* _Request_: Transcribe only the lines of the listing below from the one holding "# Laid down" through the one holding "points = [vertex.co", inclusive, without any change.

* _Information provided_:

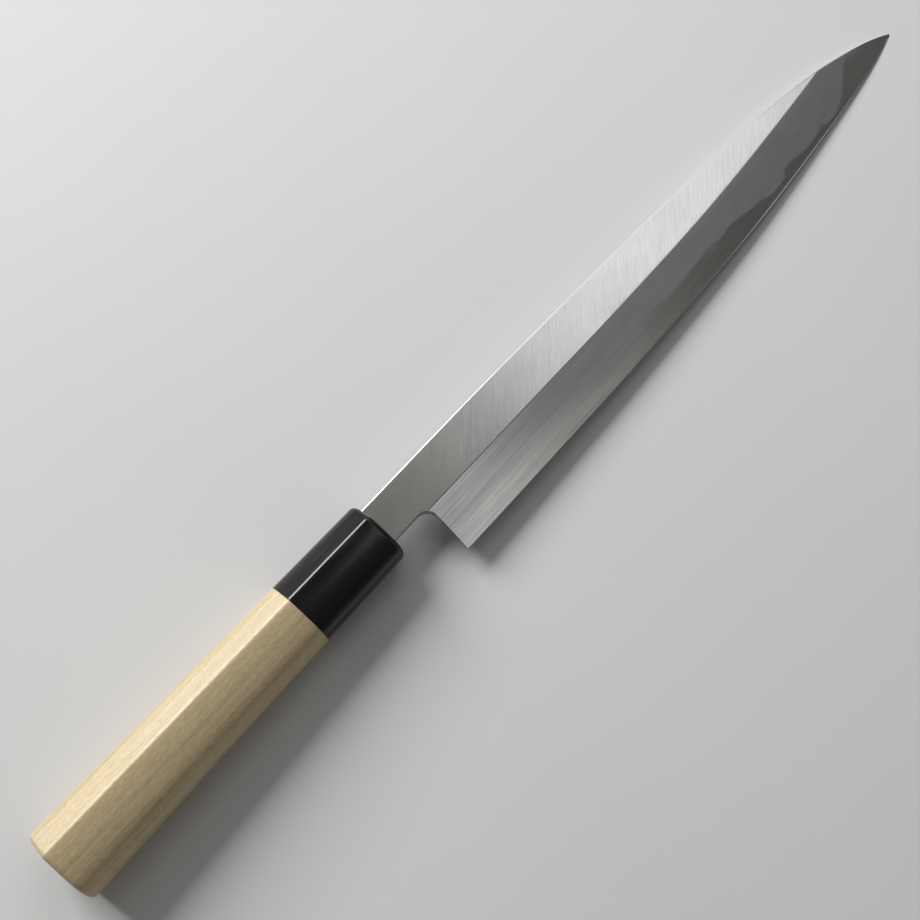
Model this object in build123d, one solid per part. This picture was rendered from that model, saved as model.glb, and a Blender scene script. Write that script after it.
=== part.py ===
"""Yanagiba, the long single-bevel slicing knife, with a laminated blade and a chestnut-section handle.

Millimetres. The knife is drawn with the handle's axis on the X axis: X runs from the butt to the
tip and is 0 at the ferrule's front face, Y points to the spine and Z out of the bevelled front of
the blade. At the end all pieces are laid down together, bevel up, as the knife lies on a table:
on the front rim of the ferrule and the tip.
"""
from build123d import *
from math import atan2, cos, degrees, radians, sin
import os

# Handle: one tapering form, of which the rear is wood and the front is horn
wood_length = 96.0
ferrule_length = 34.6
butt_height = 25.4
butt_thickness = 20.8
front_height = 21.8
front_thickness = 17.3
ridge_round = 0.8
butt_round = 1.5
front_round = 1.8
rim_steps = 3

# Section of the handle, in shares of its half height and half thickness
ridge_place_share = 0.29
facet_end_shares = (0.76, 0.58)
spine_side_shares = (1.0, 0.0)
edge_side_shares = (-1.0, 0.0)
back_flat_share = 0.45
crown_middle_shares = (-0.6, 0.72)
crown_way_shares = (-1.0, -0.16)

# Depth below the flat back that is planed away
planing_depth = 0.3

# Tenon of the wood, inside the ferrule
tenon_length = 25.0
horn_wall = 3.2
glue_gap = 0.1

# Blade in plan
neck_length = 14.0
edge_length = 238.0
heel_height = 31.7
spine_above_axis = 7.75
neck_height = 13.5
heel_lean = 0.9
notch_round = 4.2
straight_spine = 40.0
straight_edge = 75.0

# Blade across its thickness
neck_thickness = 4.0
tip_thickness = 1.7
edge_land = 0.2
bevel_width = 16.7
bevel_width_at_tip = 14.6
hollow_depth = 0.35
hollow_rim = 1.3
spine_chamfer = 0.4

# Hard steel, forge-welded to the back of the soft iron
steel_start = 6.0
steel_thickness = 1.3
steel_thickness_at_tip = 0.7

# Tang, which is driven into the burnt hole of the handle
tang_length = 92.0
tang_end_height = 5.0
tang_end_thickness = 2.2
tang_clearance = 0.15
tang_end_gap = 2.0

# Seal of pine resin round the tang, in a pocket at the ferrule's mouth
seal_margin = 1.0
seal_depth = 3.0
seal_clearance = 0.05

# How far every cutting solid runs past what it cuts
overrun = 1.0

handle_length = wood_length + ferrule_length
reach = neck_length + edge_length
back_z = -neck_thickness / 2

# Plan curves: share of the reach, then share of the heel height
spine_drop_shares = (
    (0.325, 0.016), (0.49, 0.046), (0.60, 0.074), (0.72, 0.126),
    (0.81, 0.193), (0.875, 0.268), (0.937, 0.385), (1.0, 0.576),
)
edge_rise_shares = (
    (0.48, 0.022), (0.60, 0.055), (0.72, 0.122), (0.80, 0.180),
    (0.87, 0.238), (0.947, 0.324), (1.0, 0.424),
)
spine_tip_way_shares = (1.0, -0.55)
edge_tip_way_shares = (1.0, 0.32)
# The bevel's cutter reaches across the blade by this share of the bevel's width
bevel_reach_share = 1.6
# Stations of the hollow back: place along the edge, then how much of the full depth it has
hollow_station_shares = (
    (0.01, 0.08), (0.05, 0.75), (0.12, 1.0), (0.40, 1.0), (0.60, 0.9), (0.80, 0.65), (0.95, 0.12),
)


def station(x):
    """Plane square to the knife at x, with its own axes along Y and Z."""
    return Plane.YZ.offset(x)


def between(share, start, end):
    return start + (end - start) * share


def side_prism(points):
    """Solid that has the given outline when the knife is seen from the side of its edge."""
    return extrude(Plane.XZ * make_face(Polyline(*points, close=True)), heel_height, both=True)


def half_sizes(x):
    """Half height and half thickness of the handle's form at x."""
    share = -x / handle_length
    height = between(share, front_height, butt_height)
    thickness = between(share, front_thickness, butt_thickness)
    return height / 2, thickness / 2


def chestnut(x, inset):
    """Chestnut section at x, drawn in by inset: ridge, flat facet to the spine, round sides, flat back."""
    half_height, half_thickness = half_sizes(x)
    half_height -= inset
    half_thickness -= inset

    def point(height_share, thickness_share):
        return (height_share * half_height, thickness_share * half_thickness)

    ridge = point(ridge_place_share, 1)
    facet_end = point(*facet_end_shares)
    spine_side = point(*spine_side_shares)
    edge_side = point(*edge_side_shares)
    back_low = -half_thickness - planing_depth
    back_spine = (back_flat_share * half_height, back_low)
    back_edge = (-back_flat_share * half_height, back_low)
    facet = Line(ridge, facet_end)
    spine_round = TangentArc(facet_end, spine_side, tangent=facet % 1)
    spine_back = TangentArc(spine_side, back_spine, tangent=spine_round % 1)
    crown_middle = point(*crown_middle_shares)
    crown = TangentArc(ridge, crown_middle, tangent=point(*crown_way_shares))
    edge_round = TangentArc(crown_middle, edge_side, tangent=crown % 1)
    edge_back = TangentArc(edge_side, back_edge, tangent=edge_round % 1)
    back = Line(back_spine, back_edge)
    face = make_face(facet + spine_round + spine_back + back + crown + edge_round + edge_back)
    ridge_corner = face.vertices().sort_by(Axis.Y)[-1]
    return station(x) * fillet(ridge_corner, ridge_round)


def round_end(x, way, radius):
    """Sections that round the form off towards its end at x, which looks along way, 1 or -1."""
    sections = []
    for step in range(rim_steps + 1):
        angle = radians(90 * step / rim_steps)
        sections.append(chestnut(x - way * radius * (1 - sin(angle)), radius * (1 - cos(angle))))
    return sections


def back_plane(inset):
    """Solid below the flat back, which follows the handle's taper and lifts at the ferrule's rim."""
    profile = []
    for x in (-handle_length - overrun, -front_round):
        profile.append((x, inset - half_sizes(x)[1]))
    lifted = profile[-1][1] + front_round
    low = -butt_thickness
    return side_prism(profile + [(overrun, lifted), (overrun, low), (profile[0][0], low)])


def handle_form(sections, inset):
    """Form of the handle through the given sections, planed flat at the back."""
    return loft(sections, ruled=True) - back_plane(inset)


def tang_sizes(x):
    """Middle height above the axis, height and thickness of the tang at x behind the ferrule's front."""
    share = -x / tang_length
    middle = between(share, spine_above_axis - neck_height / 2, 0)
    height = between(share, neck_height, tang_end_height)
    return middle, height, between(share, neck_thickness, tang_end_thickness)


def tang_hole(start, end):
    """Tapering slot that holds the tang with its clearance all round."""
    sections = []
    for x in (start, end):
        middle, height, thickness = tang_sizes(x)
        hole = Rectangle(height + 2 * tang_clearance, thickness + 2 * tang_clearance)
        sections.append(station(x) * Pos(middle, 0) * hole)
    return loft(sections, ruled=True)


def seal_pocket(grow):
    """Pocket for the seal at the mouth of the ferrule, drawn in or out by grow."""
    middle, height, thickness = tang_sizes(0)
    margin = 2 * (seal_margin + grow)
    pocket = Rectangle(height + margin, thickness + margin)
    return extrude(station(0) * Pos(middle, 0) * pocket, -seal_depth - grow)


def inner_form(start, end, inset):
    """Form of the tenon or of its socket, which keeps the same wall of horn all round."""
    return handle_form([chestnut(start, inset), chestnut(end, inset)], inset)


def handle_wood():
    """Tapering wood with a tenon for the ferrule and the burnt hole for the tang."""
    butt = round_end(-handle_length, -1, butt_round)
    wood = handle_form(butt[::-1] + [chestnut(-ferrule_length, 0)], 0)
    tenon_end = tenon_length - ferrule_length
    wood += inner_form(-ferrule_length - overrun, tenon_end, horn_wall + glue_gap)
    return wood - tang_hole(tenon_end + overrun, -tang_length - tang_end_gap)


def ferrule_horn():
    """Horn ferrule: a socket for the tenon behind, a solid nose with the tang's slot in front."""
    front = round_end(0, 1, front_round)
    horn = handle_form([chestnut(-ferrule_length, 0)] + front, 0)
    socket_end = tenon_length - ferrule_length + glue_gap
    horn -= inner_form(-ferrule_length - overrun, socket_end, horn_wall)
    horn -= tang_hole(overrun, socket_end - overrun)
    return horn - seal_pocket(0)


def tang_seal():
    """Resin that fills the pocket round the tang, flush with the ferrule's front."""
    return seal_pocket(-seal_clearance) - tang_hole(overrun, -seal_depth - overrun)


def edge_places():
    """Places of the cutting edge in plan, from the start of its curve to the tip."""
    heel_y = spine_above_axis - heel_height
    curve = [(x * reach, heel_y + rise * heel_height) for x, rise in edge_rise_shares]
    return [(straight_edge, heel_y)] + curve


def spine_places():
    """Places of the spine in plan, from the start of its curve to the tip."""
    curve = [(x * reach, spine_above_axis - drop * heel_height) for x, drop in spine_drop_shares]
    return [(straight_spine, spine_above_axis)] + curve


def plan_outline():
    """Blade and tang seen square to the front face."""
    heel_y = spine_above_axis - heel_height
    neck_y = spine_above_axis - neck_height
    spine = spine_places()
    edge = edge_places()
    tang_top = (-tang_length, tang_end_height / 2)
    tang_bottom = (-tang_length, -tang_end_height / 2)
    notch_low = (neck_length + heel_lean, neck_y - notch_round)
    notch_high = (neck_length + heel_lean - notch_round, neck_y)
    outline = Polyline(tang_bottom, tang_top, (0, spine_above_axis), spine[0])
    outline += Spline(*spine, tangents=[(1, 0), spine_tip_way_shares])
    outline += Spline(*edge, tangents=[(1, 0), edge_tip_way_shares])
    outline += Polyline(edge[0], (neck_length, heel_y), notch_low)
    outline += TangentArc(notch_low, notch_high, tangent=(0, 1))
    outline += Polyline(notch_high, (0, neck_y), tang_bottom)
    return make_face(outline)


def front_z(x):
    """Height of the flat front face, which slopes to the back so that the blade thins to the tip."""
    return back_z + between(x / reach, neck_thickness, tip_thickness)


def weld_z(x):
    """Height of the weld between the hard steel and the soft iron."""
    return back_z + between(x / reach, steel_thickness, steel_thickness_at_tip)


def blank():
    """Forged blank: the plan outline with its taper in thickness."""
    half_end = tang_end_thickness / 2
    nose = reach + overrun
    profile = [(-tang_length, -half_end), (0, back_z), (nose, back_z), (nose, front_z(nose))]
    profile += [(0, front_z(0)), (-tang_length, half_end)]
    return extrude(plan_outline(), neck_thickness, both=True) & side_prism(profile)


def spine_chamfer_section(x, spine_y):
    """Triangle over the front corner of the spine at x, square to the knife."""
    corner_z = front_z(x)
    high = (spine_y - spine_chamfer - overrun, corner_z + overrun)
    low = (spine_y + overrun, corner_z - spine_chamfer - overrun)
    return station(x) * make_face(Polyline(high, low, (low[0], high[1]), close=True))


def spine_cutter():
    """Solid that breaks the spine's front corner from the ferrule to the tip."""
    places = [(0, spine_above_axis), (straight_spine / 2, spine_above_axis)] + spine_places()
    return loft([spine_chamfer_section(x, y) for x, y in places])


def bevel_section(x, edge_y):
    """Triangle that lies on the wide bevel at x, square to the knife."""
    share = max(0, x - straight_edge) / (reach - straight_edge)
    width = between(share, bevel_width, bevel_width_at_tip)
    land_z = back_z + edge_land
    slope = (front_z(x) - land_z) / width
    across = width * bevel_reach_share
    low = (edge_y - overrun, land_z - slope * overrun)
    high = (edge_y + across, land_z + slope * across)
    return station(x) * make_face(Polyline(low, high, (low[0], high[1]), close=True))


def bevel_cutter():
    """Solid over the wide bevel, which follows the edge from the heel to the tip."""
    heel_y = spine_above_axis - heel_height
    places = [(-overrun, heel_y), (neck_length, heel_y), ((neck_length + straight_edge) / 2, heel_y)]
    places += edge_places()
    tip_x, tip_y = places[-1]
    places.append((tip_x + overrun, tip_y + overrun * edge_tip_way_shares[1]))
    return loft([bevel_section(x, y) for x, y in places])


def hollow_section(along, depth_share):
    """Shallow arc across the back at a station of the hollow, between the two flat rims."""
    x = neck_length + along * edge_length
    spine, edge = outline_heights(x)
    low_y = edge + hollow_rim
    high_y = spine - hollow_rim
    depth = hollow_depth * depth_share * (high_y - low_y) / heel_height
    below = back_z - overrun
    outline = ThreePointArc((low_y, back_z), ((low_y + high_y) / 2, back_z + depth), (high_y, back_z))
    outline += Polyline((high_y, back_z), (high_y, below), (low_y, below), (low_y, back_z))
    return station(x) * make_face(outline)


def outline_heights(x):
    """Heights of the spine and of the edge in plan at x."""
    cut = plan_outline() & Line((x, -reach), (x, reach))
    heights = sorted(vertex.Y for vertex in cut.vertices())
    return heights[-1], heights[0]


def hollow_cutter():
    """Solid under the hollow-ground back."""
    return loft([hollow_section(along, depth) for along, depth in hollow_station_shares])


def blade():
    """Ground blade in one piece, before it is parted into its two metals."""
    return blank() - bevel_cutter() - spine_cutter() - hollow_cutter()


def steel_zone():
    """Room of the hard steel: from its start by the neck to the tip, up to the weld."""
    nose = reach + overrun
    low = back_z - overrun
    points = [(steel_start, low), (nose, low), (nose, weld_z(nose)), (steel_start, weld_z(steel_start))]
    return side_prism(points)


ground_blade = blade()
zone = steel_zone()
pieces = {
    "handle_wood": handle_wood(),
    "ferrule_horn": ferrule_horn(),
    "tang_seal": tang_seal(),
    "blade_iron": ground_blade - zone,
    "blade_steel": ground_blade & zone,
}

# Laid down on the ferrule's front rim and the tip, with the middle of the footprint at the origin
rim_x = -front_round
rim_z = -half_sizes(rim_x)[1]
rest_pitch = degrees(atan2(back_z - rim_z, reach - rim_x))
laid = {name: Rot(0, rest_pitch, 0) * piece for name, piece in pieces.items()}
box = Compound(list(laid.values())).bounding_box()
to_origin = Pos(-box.center().X, -box.center().Y, -box.min.Z)

os.makedirs("parts", exist_ok=True)
for name, piece in laid.items():
    placed = to_origin * piece
    export_step(placed, f"parts/{name}.step")
    print(name, "volume", round(placed.volume), "solids", len(placed.solids()))
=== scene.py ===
# %% [markdown]
# # A yanagiba, dressed for its portrait
# A yanagiba is the long single-bevel slicing knife of a Japanese kitchen. Its blade is soft
# iron welded to a thin layer of hard steel, and its handle is a light wood with a collar of
# polished horn. The CAD model gives every part its size and its place. This lesson keeps
# those places and builds the surfaces that the eye sees, each with a finish of its own.

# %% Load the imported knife
import math

import bmesh
import bpy
import numpy as np
from mathutils import Euler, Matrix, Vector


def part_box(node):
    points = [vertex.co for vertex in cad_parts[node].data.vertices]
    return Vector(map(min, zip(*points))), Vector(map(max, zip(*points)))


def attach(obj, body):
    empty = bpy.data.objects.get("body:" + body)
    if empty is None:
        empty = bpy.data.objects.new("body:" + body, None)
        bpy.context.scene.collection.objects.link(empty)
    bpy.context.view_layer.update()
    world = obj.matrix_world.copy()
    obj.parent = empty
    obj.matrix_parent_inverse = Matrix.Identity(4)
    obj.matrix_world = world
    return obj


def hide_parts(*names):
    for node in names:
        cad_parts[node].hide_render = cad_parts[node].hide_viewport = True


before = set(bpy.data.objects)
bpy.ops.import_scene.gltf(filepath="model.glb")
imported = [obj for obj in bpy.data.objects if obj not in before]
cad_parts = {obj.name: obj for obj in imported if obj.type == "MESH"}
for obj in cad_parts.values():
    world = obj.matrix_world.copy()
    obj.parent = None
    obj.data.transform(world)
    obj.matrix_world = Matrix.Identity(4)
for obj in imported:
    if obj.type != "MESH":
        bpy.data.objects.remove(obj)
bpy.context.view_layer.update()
print("CAD nodes:", ", ".join(sorted(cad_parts)))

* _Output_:
# Laid down on the ferrule's front rim and the tip, with the middle of the footprint at the origin
rim_x = -front_round
rim_z = -half_sizes(rim_x)[1]
rest_pitch = degrees(atan2(back_z - rim_z, reach - rim_x))
laid = {name: Rot(0, rest_pitch, 0) * piece for name, piece in pieces.items()}
box = Compound(list(laid.values())).bounding_box()
to_origin = Pos(-box.center().X, -box.center().Y, -box.min.Z)

os.makedirs("parts", exist_ok=True)
for name, piece in laid.items():
    placed = to_origin * piece
    export_step(placed, f"parts/{name}.step")
    print(name, "volume", round(placed.volume), "solids", len(placed.solids()))
=== scene.py ===
# %% [markdown]
# # A yanagiba, dressed for its portrait
# A yanagiba is the long single-bevel slicing knife of a Japanese kitchen. Its blade is soft
# iron welded to a thin layer of hard steel, and its handle is a light wood with a collar of
# polished horn. The CAD model gives every part its size and its place. This lesson keeps
# those places and builds the surfaces that the eye sees, each with a finish of its own.

# %% Load the imported knife
import math

import bmesh
import bpy
import numpy as np
from mathutils import Euler, Matrix, Vector


def part_box(node):
    points = [vertex.co for vertex in cad_parts[node].data.vertices]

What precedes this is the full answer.